7 thoughts on “WHAAAAT? NPR is Politically BIASED??? How Could That Be? [CORRECTED!]

  1. I thought the guy was still at NPR and had commented to a buddy Berliner had basically authored his termination letter. He’s retired? Asshole.

  2. Isn’t Berliner still working at NPR? His article indicates that he’s still there, and another article I read said NPR hadn’t disciplined him for the piece.

    I haven’t seen anywhere that he left and is now collecting a pension.

  3. You ask whether Berliner complained to management before going public- here’s what Berliner said about his efforts in his piece:

    “So on May 3, 2021, I presented the findings at an all-hands editorial staff meeting. When I suggested we had a diversity problem with a score of 87 Democrats and zero Republicans, the response wasn’t hostile. It was worse. It was met with profound indifference. I got a few messages from surprised, curious colleagues. But the messages were of the “oh wow, that’s weird” variety, as if the lopsided tally was a random anomaly rather than a critical failure of our diversity North Star. 

    In a follow-up email exchange, a top NPR news executive told me that she had been “skewered” for bringing up diversity of thought when she arrived at NPR. So, she said, “I want to be careful how we discuss this publicly.”

    For years, I have been persistent. When I believe our coverage has gone off the rails, I have written regular emails to top news leaders, sometimes even having one-on-one sessions with them. On March 10, 2022, I wrote to a top news executive about the numerous times we described the controversial education bill in Florida as the “Don’t Say Gay” bill when it didn’t even use the word gay. I pushed to set the record straight, and wrote another time to ask why we keep using that word that many Hispanics hate—Latinx. On March 31, 2022, I was invited to a managers’ meeting to present my observations.

    Throughout these exchanges, no one has ever trashed me. That’s not the NPR way. People are polite. But nothing changes. So I’ve become a visible wrong-thinker at a place I love. It’s uncomfortable, sometimes heartbreaking.

    Even so, out of frustration, on November 6, 2022, I wrote to the captain of ship North Star—CEO John Lansing—about the lack of viewpoint diversity and asked if we could have a conversation about it. I got no response, so I followed up four days later. He said he would appreciate hearing my perspective and copied his assistant to set up a meeting. On December 15, the morning of the meeting, Lansing’s assistant wrote back to cancel our conversation because he was under the weather. She said he was looking forward to chatting and a new meeting invitation would be sent. But it never came.”

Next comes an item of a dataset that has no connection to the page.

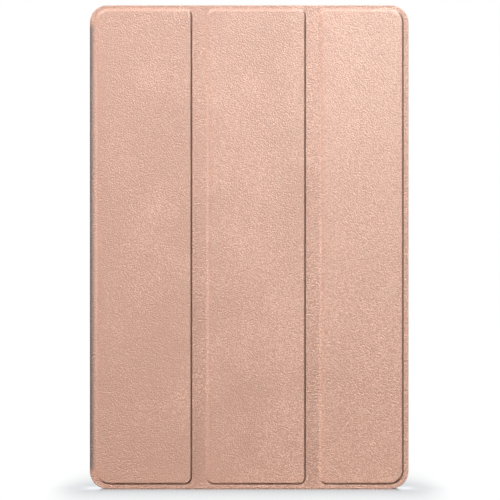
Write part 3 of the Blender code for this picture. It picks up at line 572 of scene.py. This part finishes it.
def panel_skin(number):
    """One panel's skin: the pad, the flat skin, the turned edge and the pocket that holds the board."""
    left, right = panel_sides[number]
    shell = Shell()
    pad = shell.walls([pad_ring(number, *step[:4]) for step in PAD_PROFILE])
    for (verts, _), step in zip(pad, PAD_PROFILE):
        for n, vert in enumerate(verts):
            # Weight of the painted shadow, on the right and lower sides only.
            vert[shell.painted_shadow] = step[4] * sunk_share(n)
    shell.cap(pad[-1])
    rim = [laid(cover_outline(left, right, EDGE_RADIUS + EDGE_LAP), base_front)]
    for step in range(EDGE_STEPS + 1):
        angle = math.radians(90 * step / EDGE_STEPS)
        inset = EDGE_RADIUS * (1 - math.sin(angle))
        drop = EDGE_RADIUS * (1 - math.cos(angle))
        rim.append(laid(cover_outline(left, right, inset), base_front + drop))
    back = base_front + TURNED_DEPTH
    rim.append(laid(cover_outline(left, right, 0.0), back - EDGE_BREAK))
    rim.append(laid(cover_outline(left, right, EDGE_BREAK), back))
    sides = shell.walls(rim)
    shell.between(sides[0], pad[0])
    pocket_outline = pad_outline(number, SKIN)
    pocket = shell.walls([laid(pocket_outline, back), laid(pocket_outline, pad_front + SKIN)])
    shell.between(sides[-1], pocket[0])
    shell.cap(pocket[-1])
    skin = add_object(f"panel_{number}_leatherette", shell.mesh(f"panel_{number}_leatherette"), leatherette)
    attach(skin, f"panel_{number}")
    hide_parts(f"panel_{number}_skin")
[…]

    • I interpreted that all to mean that he hadn’t made his complaint to management, just horizontal peers and staff. I get that he was blown off, but that was December, and this is April. In NPR’s position, I would expect an employee to say, “If we don’t get this resolved and discussed internally by Date X, I’m going to be forced to go public.” It’s a chain of command issue.

  4. As many have noted elsewhere about NPR, it receives a ton of money from US taxpayers. The point is not that it is either a liberal/conservative bent; the point is that it should not have a bent one way or another. Taxpayers are funding an organization that seems diametrically opposed to the views of the taxpayers.